═══ Material for this task

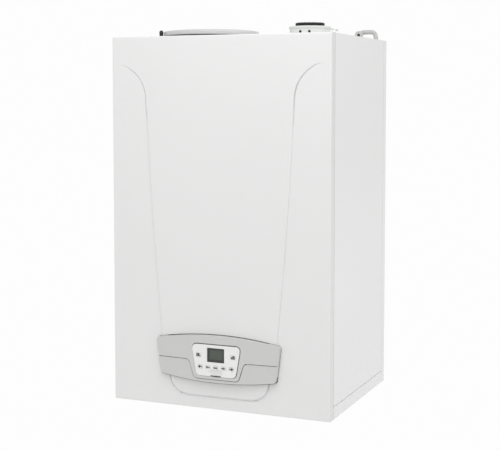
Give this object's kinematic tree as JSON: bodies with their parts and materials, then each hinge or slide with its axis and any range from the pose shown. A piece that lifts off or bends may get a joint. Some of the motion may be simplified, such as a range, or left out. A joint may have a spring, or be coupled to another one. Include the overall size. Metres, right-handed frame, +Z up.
{
  "type": "gas boiler",
  "caption": "Wall-hung condensing gas boiler: tall sheet-metal case, curved control fascia low on the front, flue collar and vessel top above, tank, burner, fan, pump and pipes inside.",
  "frame": {"origin": "centre of the back plate's wall face", "axes": "+Y into the wall, +Z up along the tall side, the front faces -Y"},
  "size_m": [0.6, 0.4836, 0.9913],
  "materials": {
    "case": "satin white enamel",
    "fascia": "satin light grey",
    "plate": "satin white",
    "key": "soft white",
    "black_plastic": "fine grain",
    "screen": "smooth dark green-grey",
    "board": "coated board",
    "zinc": "zinc plated",
    "alloy": "sand cast",
    "copper": "drawn copper tube",
    "brass": "machined",
    "seal": "matt",
    "insulation": "foam jacket",
    "vessel": "grey stove enamel",
    "collar": "pale grey",
    "tap": "blue"
  },
  "bodies": {
    "case": {"back_plate": "case", "left_side_panel": "case", "right_side_panel": "case", "top_panel": "case", "base_tray": "case", "left_hanger": "zinc", "right_hanger": "zinc", "hinge_frame": "zinc", "storage_tank": "insulation", "tank_frame": "zinc", "vessel_shelf": "zinc", "expansion_vessel": "vessel", "charging_valve_cap": "black_plastic", "flue_pipe": "alloy", "flue_collar": "collar", "flue_seal": "seal", "heat_exchanger": "alloy", "burner_door": "alloy", "ignition_electrode": "collar", "air_vent": "brass", "fan_housing": "alloy", "fan_motor": "black_plastic", "gas_air_mixer": "black_plastic", "air_silencer": "black_plastic", "gas_valve": "alloy", "gas_pipe": "zinc", "mixer_gas_pipe": "zinc", "flow_pipe": "copper", "return_pipe": "copper", "heating_return_pipe": "copper", "tank_flow_pipe": "copper", "tank_return_pipe": "copper", "hot_water_pipe": "copper", "cold_water_pipe": "copper", "pump_body": "black_plastic", "pump_motor": "alloy", "three_way_valve": "brass", "valve_actuator": "black_plastic", "condensate_trap": "plate", "safety_valve": "brass", "pressure_gauge": "black_plastic", "filling_tap": "brass"},
    "front": {"front_panel": "case"},
    "control": {"control_housing": "black_plastic", "fascia_upper": "fascia", "fascia_lower": "fascia", "control_plate": "plate", "display_frame": "black_plastic", "display_glass": "screen", "circuit_board": "board"},
    "upper_left_key": {"key_upper_left": "key"},
    "upper_right_key": {"key_upper_right": "key"},
    "lower_key_1": {"key_lower_1": "key"},
    "lower_key_2": {"key_lower_2": "key"},
    "lower_key_3": {"key_lower_3": "key"},
    "lower_key_4": {"key_lower_4": "key"},
    "lower_key_5": {"key_lower_5": "key"},
    "impeller": {"fan_impeller": "alloy"},
    "safety_knob": {"safety_valve_knob": "seal"},
    "tap_lever": {"filling_tap_lever": "tap"}
  },
  "joints": [
    {"name": "front_panel_off", "type": "slide", "parent": "case", "child": "front", "axis": [0, -1, 0], "range_m": [0, 0.35]},
    {"name": "control_swing", "type": "hinge", "parent": "case", "child": "control", "pos_m": [0, -0.454, -0.388], "axis": [1, 0, 0], "range_deg": [0, 80]},
    {"name": "key_upper_left_press", "type": "slide", "parent": "control", "child": "upper_left_key", "axis": [0, 1, 0], "range_m": [0, 0.0012], "stiffness_N_per_m": 1200},
    {"name": "key_upper_right_press", "type": "slide", "parent": "control", "child": "upper_right_key", "axis": [0, 1, 0], "range_m": [0, 0.0012], "stiffness_N_per_m": 1200},
    {"name": "key_lower_1_press", "type": "slide", "parent": "control", "child": "lower_key_1", "axis": [0, 1, 0], "range_m": [0, 0.0012], "stiffness_N_per_m": 1200},
    {"name": "key_lower_2_press", "type": "slide", "parent": "control", "child": "lower_key_2", "axis": [0, 1, 0], "range_m": [0, 0.0012], "stiffness_N_per_m": 1200},
    {"name": "key_lower_3_press", "type": "slide", "parent": "control", "child": "lower_key_3", "axis": [0, 1, 0], "range_m": [0, 0.0012], "stiffness_N_per_m": 1200},
    {"name": "key_lower_4_press", "type": "slide", "parent": "control", "child": "lower_key_4", "axis": [0, 1, 0], "range_m": [0, 0.0012], "stiffness_N_per_m": 1200},
    {"name": "key_lower_5_press", "type": "slide", "parent": "control", "child": "lower_key_5", "axis": [0, 1, 0], "range_m": [0, 0.0012], "stiffness_N_per_m": 1200},
    {"name": "impeller_spin", "type": "hinge", "parent": "case", "child": "impeller", "pos_m": [0.195, -0.372, 0.005], "axis": [0, -1, 0], "continuous": true},
    {"name": "safety_knob_turn", "type": "hinge", "parent": "case", "child": "safety_knob", "pos_m": [-0.2, -0.185, -0.395], "axis": [0, -1, 0], "range_deg": [0, 90]},
    {"name": "tap_lever_turn", "type": "hinge", "parent": "case", "child": "tap_lever", "pos_m": [0.19, -0.15, -0.387], "axis": [0, 0, 1], "range_deg": [0, 90]}
  ],
  "couplings": [
    {"joint": "control_swing", "follows": "front_panel_off", "rad_per_m": 3.98}
  ]
}
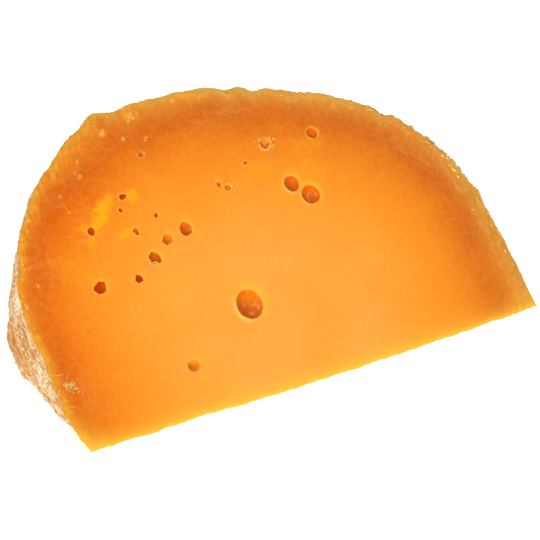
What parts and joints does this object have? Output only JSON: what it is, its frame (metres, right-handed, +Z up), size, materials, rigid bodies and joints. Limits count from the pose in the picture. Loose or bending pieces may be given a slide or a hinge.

══════

* _Task description_
Reproduce the material verbatim, line by line.

* _Exercise response_
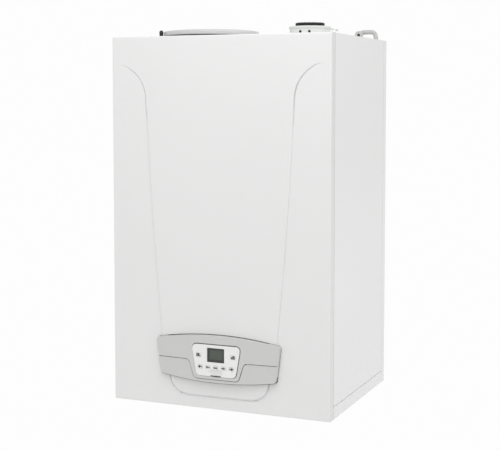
Give this object's kinematic tree as JSON: bodies with their parts and materials, then each hinge or slide with its axis and any range from the pose shown. A piece that lifts off or bends may get a joint. Some of the motion may be simplified, such as a range, or left out. A joint may have a spring, or be coupled to another one. Include the overall size. Metres, right-handed frame, +Z up.
{
  "type": "gas boiler",
  "caption": "Wall-hung condensing gas boiler: tall sheet-metal case, curved control fascia low on the front, flue collar and vessel top above, tank, burner, fan, pump and pipes inside.",
  "frame": {"origin": "centre of the back plate's wall face", "axes": "+Y into the wall, +Z up along the tall side, the front faces -Y"},
  "size_m": [0.6, 0.4836, 0.9913],
  "materials": {
    "case": "satin white enamel",
    "fascia": "satin light grey",
    "plate": "satin white",
    "key": "soft white",
    "black_plastic": "fine grain",
    "screen": "smooth dark green-grey",
    "board": "coated board",
    "zinc": "zinc plated",
    "alloy": "sand cast",
    "copper": "drawn copper tube",
    "brass": "machined",
    "seal": "matt",
    "insulation": "foam jacket",
    "vessel": "grey stove enamel",
    "collar": "pale grey",
    "tap": "blue"
  },
  "bodies": {
    "case": {"back_plate": "case", "left_side_panel": "case", "right_side_panel": "case", "top_panel": "case", "base_tray": "case", "left_hanger": "zinc", "right_hanger": "zinc", "hinge_frame": "zinc", "storage_tank": "insulation", "tank_frame": "zinc", "vessel_shelf": "zinc", "expansion_vessel": "vessel", "charging_valve_cap": "black_plastic", "flue_pipe": "alloy", "flue_collar": "collar", "flue_seal": "seal", "heat_exchanger": "alloy", "burner_door": "alloy", "ignition_electrode": "collar", "air_vent": "brass", "fan_housing": "alloy", "fan_motor": "black_plastic", "gas_air_mixer": "black_plastic", "air_silencer": "black_plastic", "gas_valve": "alloy", "gas_pipe": "zinc", "mixer_gas_pipe": "zinc", "flow_pipe": "copper", "return_pipe": "copper", "heating_return_pipe": "copper", "tank_flow_pipe": "copper", "tank_return_pipe": "copper", "hot_water_pipe": "copper", "cold_water_pipe": "copper", "pump_body": "black_plastic", "pump_motor": "alloy", "three_way_valve": "brass", "valve_actuator": "black_plastic", "condensate_trap": "plate", "safety_valve": "brass", "pressure_gauge": "black_plastic", "filling_tap": "brass"},
    "front": {"front_panel": "case"},
    "control": {"control_housing": "black_plastic", "fascia_upper": "fascia", "fascia_lower": "fascia", "control_plate": "plate", "display_frame": "black_plastic", "display_glass": "screen", "circuit_board": "board"},
    "upper_left_key": {"key_upper_left": "key"},
    "upper_right_key": {"key_upper_right": "key"},
    "lower_key_1": {"key_lower_1": "key"},
    "lower_key_2": {"key_lower_2": "key"},
    "lower_key_3": {"key_lower_3": "key"},
    "lower_key_4": {"key_lower_4": "key"},
    "lower_key_5": {"key_lower_5": "key"},
    "impeller": {"fan_impeller": "alloy"},
    "safety_knob": {"safety_valve_knob": "seal"},
    "tap_lever": {"filling_tap_lever": "tap"}
  },
  "joints": [
    {"name": "front_panel_off", "type": "slide", "parent": "case", "child": "front", "axis": [0, -1, 0], "range_m": [0, 0.35]},
    {"name": "control_swing", "type": "hinge", "parent": "case", "child": "control", "pos_m": [0, -0.454, -0.388], "axis": [1, 0, 0], "range_deg": [0, 80]},
    {"name": "key_upper_left_press", "type": "slide", "parent": "control", "child": "upper_left_key", "axis": [0, 1, 0], "range_m": [0, 0.0012], "stiffness_N_per_m": 1200},
    {"name": "key_upper_right_press", "type": "slide", "parent": "control", "child": "upper_right_key", "axis": [0, 1, 0], "range_m": [0, 0.0012], "stiffness_N_per_m": 1200},
    {"name": "key_lower_1_press", "type": "slide", "parent": "control", "child": "lower_key_1", "axis": [0, 1, 0], "range_m": [0, 0.0012], "stiffness_N_per_m": 1200},
    {"name": "key_lower_2_press", "type": "slide", "parent": "control", "child": "lower_key_2", "axis": [0, 1, 0], "range_m": [0, 0.0012], "stiffness_N_per_m": 1200},
    {"name": "key_lower_3_press", "type": "slide", "parent": "control", "child": "lower_key_3", "axis": [0, 1, 0], "range_m": [0, 0.0012], "stiffness_N_per_m": 1200},
    {"name": "key_lower_4_press", "type": "slide", "parent": "control", "child": "lower_key_4", "axis": [0, 1, 0], "range_m": [0, 0.0012], "stiffness_N_per_m": 1200},
    {"name": "key_lower_5_press", "type": "slide", "parent": "control", "child": "lower_key_5", "axis": [0, 1, 0], "range_m": [0, 0.0012], "stiffness_N_per_m": 1200},
    {"name": "impeller_spin", "type": "hinge", "parent": "case", "child": "impeller", "pos_m": [0.195, -0.372, 0.005], "axis": [0, -1, 0], "continuous": true},
    {"name": "safety_knob_turn", "type": "hinge", "parent": "case", "child": "safety_knob", "pos_m": [-0.2, -0.185, -0.395], "axis": [0, -1, 0], "range_deg": [0, 90]},
    {"name": "tap_lever_turn", "type": "hinge", "parent": "case", "child": "tap_lever", "pos_m": [0.19, -0.15, -0.387], "axis": [0, 0, 1], "range_deg": [0, 90]}
  ],
  "couplings": [
    {"joint": "control_swing", "follows": "front_panel_off", "rad_per_m": 3.98}
  ]
}
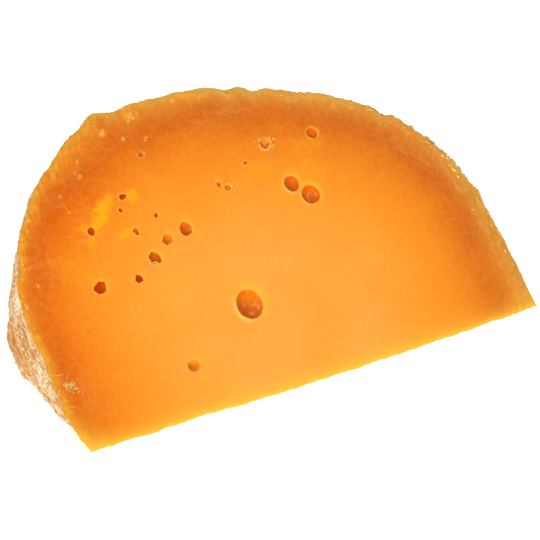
What parts and joints does this object have? Output only JSON: what it is, its frame (metres, right-handed, +Z up), size, materials, rigid bodies and joints. Limits count from the pose in the picture. Loose or bending pieces may be given a slide or a hinge.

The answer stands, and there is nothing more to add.